You mentioned the 8 being a little different from some of those models, [and you] went through 10 different samples. Would you say it was more challenging than some of your other projects with Jordan?

Hidalgo: Yeah, absolutely. Because there's just so many different components to the 8, you know, with the strap and the materials. It's just not—like a 1 is fairly simple. Even, you know, a 2 or 3. But the 8, it gets a little complex with the different patterns and the different materials and you have hardware on it. Straps, heel tabs, it's just a lot going on with that shoe. 

Prieto: It has a lot of real estate.

Hidalgo: Yeah, a lot of real estate [laughs].

Solefly is in kind of a unique spot with its relationship with Michael Jordan. I'm just curious how much freedom and creative control do they give you all when it comes to a project like this? Like how much are you able to kind of just do your own thing or how much oversight do they have there?

Prieto: We just try to focus on, you know, one project a year type thing. We don't try to just do too much, too little. I think one a year is enough.
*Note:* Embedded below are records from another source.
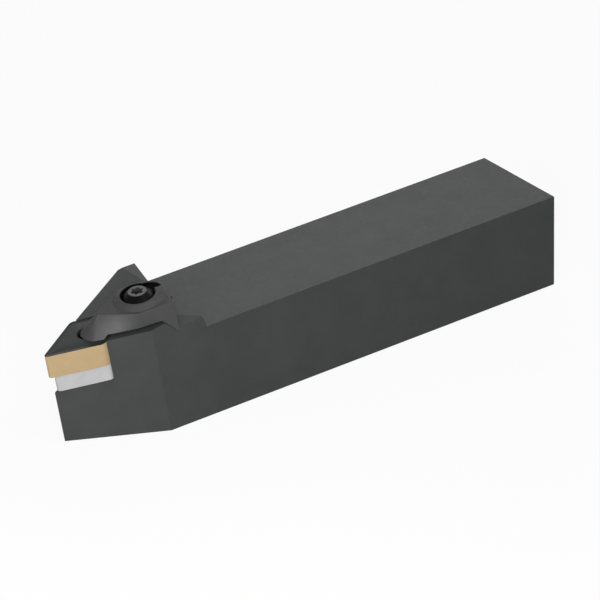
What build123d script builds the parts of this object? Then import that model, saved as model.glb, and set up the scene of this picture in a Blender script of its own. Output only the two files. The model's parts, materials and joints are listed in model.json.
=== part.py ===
"""Neutral turning tool holder with a clamped 55 degree rhombic insert.

Millimetres. The shank runs along X with its foot on Z = 0, the nose points to -X, and the
origin is on the underside, halfway along the tool and halfway across the shank.
Everything about the insert is drawn on one tilted plane that rises from the nose.
"""
from build123d import *
from math import cos, radians, sin, tan
import os

# Shank
overall_length = 150.0
shank_height = 25.0
shank_width = 28.0
shank_edge = 0.4

# Insert and its tilt
insert_tilt = 9.6
nose_from_side = 12.0
insert_edge = 15.5
insert_angle = 55.0
insert_thickness = 6.35
insert_nose_radius = 0.8
insert_side_radius = 2.0
insert_hole = 5.16
chip_land = 0.3
chip_groove = 1.7
chip_depth = 0.2

# Shim and its screw
shim_thickness = 4.76
shim_nose_radius = 0.8
shim_side_radius = 2.4
shim_hole = 4.6
shim_head_bore = 7.2
shim_head_depth = 2.4
shim_screw_thread = 4.0
shim_screw_head = 6.8
shim_screw_head_height = 2.2
shim_screw_length = 10.0

# Head of the holder
flank_inset = 0.7
head_height = 31.25
head_land = 0.2
pocket_clearance = 0.05
corner_relief = 0.9
far_face_relief = 1.9
wall_back = 40.7
wall_lean = 25.0
relief_back = 39.4
relief_point = 33.2
relief_side = 4.5
relief_far_side = 1.8

# Clamp, placed from its screw
screw_back = 27.1
screw_side = 4.4
clamp_angle = 14.0
pad_gap = 0.02
pad_length = 4.4
pad_step = 1.2
plate_gap = 0.9
plate_top = 5.1
plate_rear = 6.7
plate_rear_half = 6.9
plate_waist = -2.9
plate_waist_half = 6.4
plate_bow = 0.35
nose_start = -14.3
nose_half = 3.5
nose_end = -16.1
ridge_start = -10.8
ridge_half = 0.4
ridge_end = -11.2
facet_start = -16.05
facet_angle = 45.0
far_corner_radius = 6.0
boss_radius = 4.7
boss_top = 6.4
boss_spread = 1.5
boss_rear_back = 2.8
boss_rear_side = 0.2
boss_rear_radius = 3.8
recess_wall = 0.35
recess_floor = 5.0
edge_radius = 0.5
pin_radius = 1.5
pin_overlap = 0.3
pin_length = 1.8
pin_clearance = 0.15

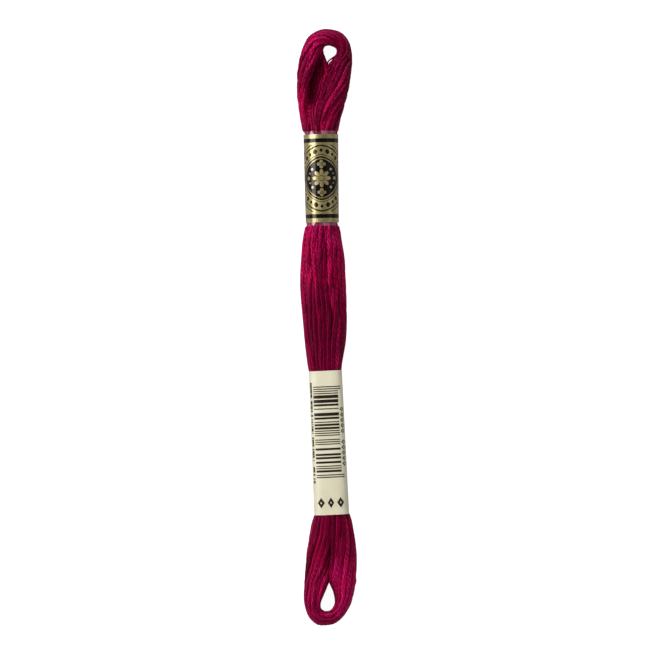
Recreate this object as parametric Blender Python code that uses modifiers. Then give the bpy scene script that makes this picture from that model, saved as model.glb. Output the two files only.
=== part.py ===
"""Skein of stranded embroidery floss: one wound hank with an eye at each end, held by two printed bands.

The skein lies on its back on the plane z = 0. X runs across it, +Y points to its upper eye and +Z up.
Blender units are metres; the tables below are in millimetres and are scaled by MM where they are used.
"""

import math
from collections import namedtuple

import bmesh
import bpy
from mathutils import Vector

MM = 0.001

# Fits
GAP = 0.3  # clearance between the floss and a band
BAND_WALL = 1.0  # thickness of a band's sleeve
SINK = 0.45  # how far the round underside is flattened where it rests

# Threads that show as ridges round each arm of the hank
RIDGES = 12
POINTS_PER_RIDGE = 3
RING = RIDGES * POINTS_PER_RIDGE
RIDGE_DEPTH = 0.38
NECK_RIDGE_DEPTH = 0.12
RIGHT_ARM_SHIFT = 37  # the right arm's threads are uneven in other places than the left arm's

# Spacing of the sections that are read from the tables
ARM_STEP = 2.4
LOOP_SECTIONS = 24
NECK_SECTIONS = 3

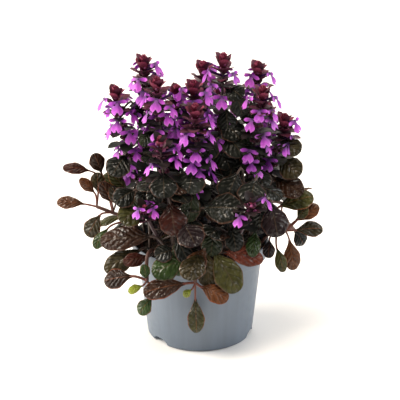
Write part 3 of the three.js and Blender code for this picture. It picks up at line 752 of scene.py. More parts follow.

You know, we used to do two or three and whatnot, but we're cutting it back. We wanna make our products as limited as possible. So once it hits out there it's pretty limited, you know; you don't see it too much.

Hidalgo: Definitely. Yeah. And I think your question was more on the actual, like, how much freedom do they give us on working on this type of project? Is that what you're trying to get at? For the most part, between the three of us, we pretty much designed the whole shoe top to bottom. There's a couple of things that they kind of give us, you know, a little pushback on. But for the most part from top to bottom, they're pretty lenient with, you know, going with what direction we wanna go in. We don't really get too much pushback on a lot of stuff unless it's a legal thing. Like, there's certain things that have to pass legal. But for the most part they're pretty lenient in giving us full access to, you know, using our inspiration on the shoe.